• [TASK GOAL]
Print the first line of the material below and each line after it, exactly as written, ending with the line that contains "import numpy as np".

• [COLLECTED MATERIAL]
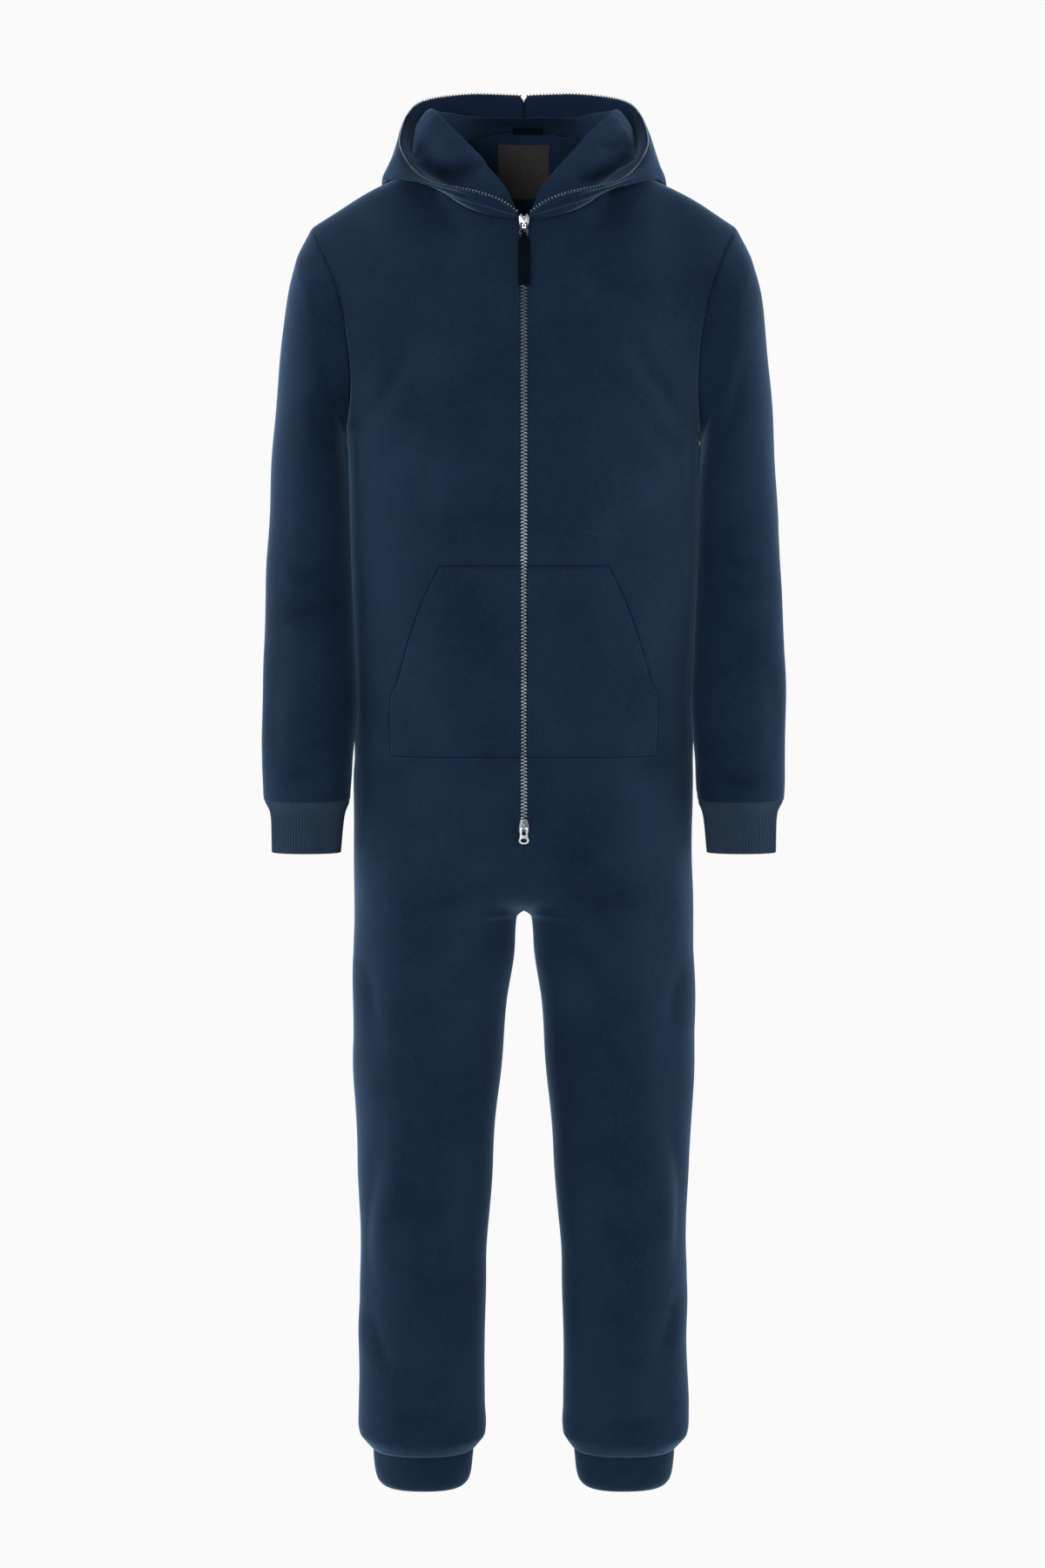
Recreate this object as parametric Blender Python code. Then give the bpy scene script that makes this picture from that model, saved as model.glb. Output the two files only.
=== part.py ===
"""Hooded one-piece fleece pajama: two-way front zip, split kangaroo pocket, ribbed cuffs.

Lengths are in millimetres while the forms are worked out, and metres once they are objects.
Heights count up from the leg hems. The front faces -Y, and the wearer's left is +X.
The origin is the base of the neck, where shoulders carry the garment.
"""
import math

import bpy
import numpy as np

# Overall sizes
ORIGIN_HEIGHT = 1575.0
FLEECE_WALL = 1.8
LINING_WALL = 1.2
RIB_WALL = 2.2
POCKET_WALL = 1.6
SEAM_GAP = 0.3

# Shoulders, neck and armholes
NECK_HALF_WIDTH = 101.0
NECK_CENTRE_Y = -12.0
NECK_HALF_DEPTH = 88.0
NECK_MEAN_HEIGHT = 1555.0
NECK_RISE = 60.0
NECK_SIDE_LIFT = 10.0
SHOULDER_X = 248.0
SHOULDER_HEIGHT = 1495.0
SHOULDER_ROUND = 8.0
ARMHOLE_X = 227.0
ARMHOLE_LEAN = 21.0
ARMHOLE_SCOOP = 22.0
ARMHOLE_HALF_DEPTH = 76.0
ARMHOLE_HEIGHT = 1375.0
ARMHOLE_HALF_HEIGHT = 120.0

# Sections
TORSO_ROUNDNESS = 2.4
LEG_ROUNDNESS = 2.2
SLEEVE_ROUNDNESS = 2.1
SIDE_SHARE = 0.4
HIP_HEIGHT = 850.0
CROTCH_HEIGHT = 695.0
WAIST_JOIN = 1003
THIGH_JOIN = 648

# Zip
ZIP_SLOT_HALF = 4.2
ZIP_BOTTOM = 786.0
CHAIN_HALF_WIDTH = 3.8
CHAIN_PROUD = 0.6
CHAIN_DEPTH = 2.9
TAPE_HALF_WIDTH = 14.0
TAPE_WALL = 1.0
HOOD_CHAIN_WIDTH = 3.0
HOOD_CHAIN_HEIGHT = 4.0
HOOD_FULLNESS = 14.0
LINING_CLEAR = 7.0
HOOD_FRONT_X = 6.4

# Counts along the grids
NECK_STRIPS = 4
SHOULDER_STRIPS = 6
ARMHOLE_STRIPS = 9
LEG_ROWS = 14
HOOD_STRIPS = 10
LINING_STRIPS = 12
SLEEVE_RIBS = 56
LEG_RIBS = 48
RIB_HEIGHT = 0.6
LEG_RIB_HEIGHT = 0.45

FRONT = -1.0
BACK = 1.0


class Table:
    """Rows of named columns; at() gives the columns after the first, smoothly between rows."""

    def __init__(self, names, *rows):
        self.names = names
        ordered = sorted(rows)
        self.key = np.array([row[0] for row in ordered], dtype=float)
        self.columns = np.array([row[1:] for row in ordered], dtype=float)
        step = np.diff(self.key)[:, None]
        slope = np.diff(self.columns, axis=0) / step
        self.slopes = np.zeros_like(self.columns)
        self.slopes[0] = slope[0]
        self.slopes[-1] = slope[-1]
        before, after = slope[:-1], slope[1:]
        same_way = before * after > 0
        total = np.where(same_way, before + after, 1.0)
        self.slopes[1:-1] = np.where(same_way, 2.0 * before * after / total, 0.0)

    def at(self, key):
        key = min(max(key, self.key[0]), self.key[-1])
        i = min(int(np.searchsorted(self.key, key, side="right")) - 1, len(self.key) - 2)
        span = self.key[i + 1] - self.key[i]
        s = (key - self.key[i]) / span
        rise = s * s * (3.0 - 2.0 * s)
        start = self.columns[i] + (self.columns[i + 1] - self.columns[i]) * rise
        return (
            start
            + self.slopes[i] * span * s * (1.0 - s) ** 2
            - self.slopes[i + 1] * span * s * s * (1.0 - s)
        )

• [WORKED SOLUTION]
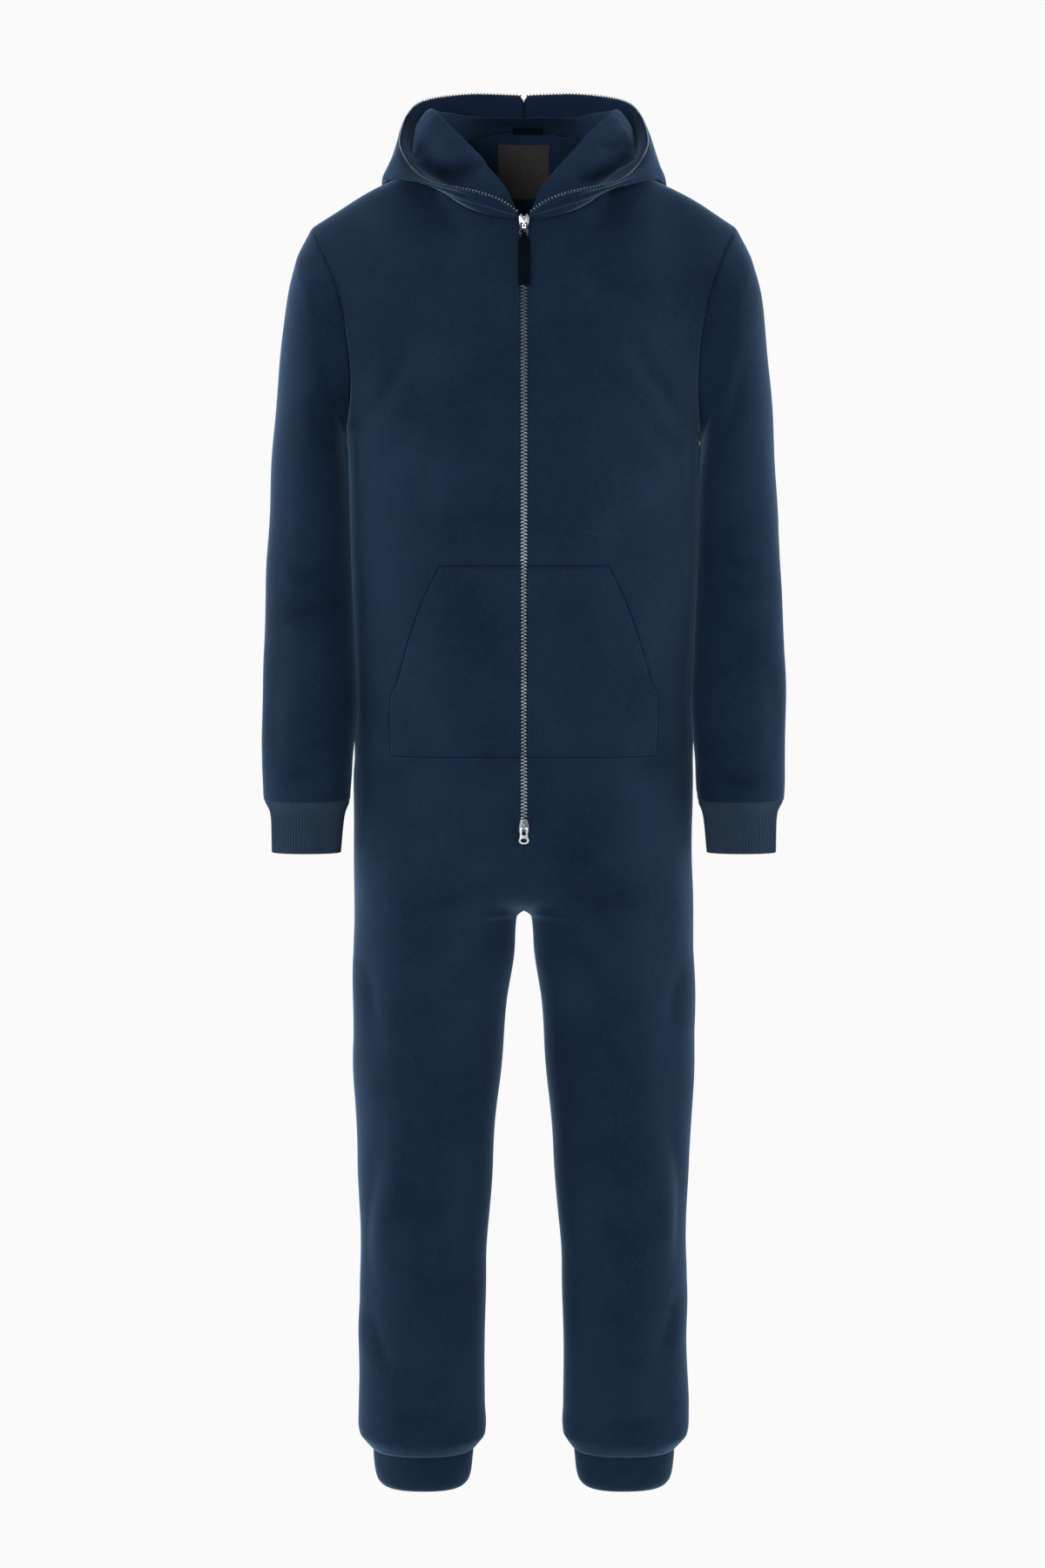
Recreate this object as parametric Blender Python code. Then give the bpy scene script that makes this picture from that model, saved as model.glb. Output the two files only.
=== part.py ===
"""Hooded one-piece fleece pajama: two-way front zip, split kangaroo pocket, ribbed cuffs.

Lengths are in millimetres while the forms are worked out, and metres once they are objects.
Heights count up from the leg hems. The front faces -Y, and the wearer's left is +X.
The origin is the base of the neck, where shoulders carry the garment.
"""
import math

import bpy
import numpy as np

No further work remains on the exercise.